Prediction of Horizontal Well Drill Bit Exit Using a DBSCAN–Transformer–Temporal Convolutional Network Approach
摘要
With the increasing application of horizontal-well technology in complex geological settings, real-time identification and prediction of drill-bit exit have become critical for maintaining high reservoir-contact ratios and optimizing geosteering decisions. Conventional approaches often suffer from recognition latency, heavy reliance on subjective experience, and limited quantitative capability. Even with near-bit LWD/MWD data, accurately determining bit-exit events remains challenging. To address these limitations, this study proposes an integrated bit-exit identification and prediction framework that incorporates DBSCAN clustering, Transformer networks, and temporal convolutional networks (TCNs). The methodology is applied to near-bit LWD data acquired from horizontal wells in the Daning–Jixian block on the eastern Yishan Slope of the Ordos Basin. First, DBSCAN is employed to classify the logged responses along the drilled intervals, enabling quantitative extraction of amplitude-change features associated with bit-exit events. The resulting identification model achieves high accuracy, with discrepancies between predicted and actual reservoir-contact ratios maintained within 3%, demonstrating strong stability and reliability. Subsequently, a Transformer model is introduced to learn the mapping between near-bit measurements and bit state, enabling dynamic prediction of exit events along newly drilled intervals. A TCN-based forward-prediction module is further developed to forecast bit-exit behavior in undrilled sections.
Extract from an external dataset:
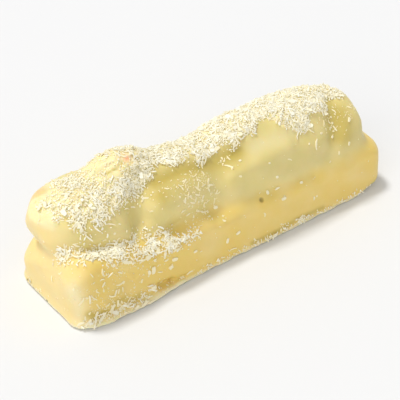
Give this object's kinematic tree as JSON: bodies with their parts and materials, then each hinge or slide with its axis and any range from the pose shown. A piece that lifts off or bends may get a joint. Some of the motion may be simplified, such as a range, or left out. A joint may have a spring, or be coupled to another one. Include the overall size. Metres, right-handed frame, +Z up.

Field applications show that the integrated framework significantly improves reservoir-contact performance in new horizontal wells, achieving reservoir-contact ratios of 97.68%–99.12%, substantially outperforming conventional methods. The results indicate that the proposed data-driven approach enables real-time identification and prediction of drill-bit exit, providing an effective solution for geosteering decision optimization and dynamic formation-model updating. This method reduces reservoir contamination risks and non-productive time, enhances drilling efficiency, and strengthens reservoir exposure, offering robust technical support for intelligent horizontal-well drilling under complex geological conditions.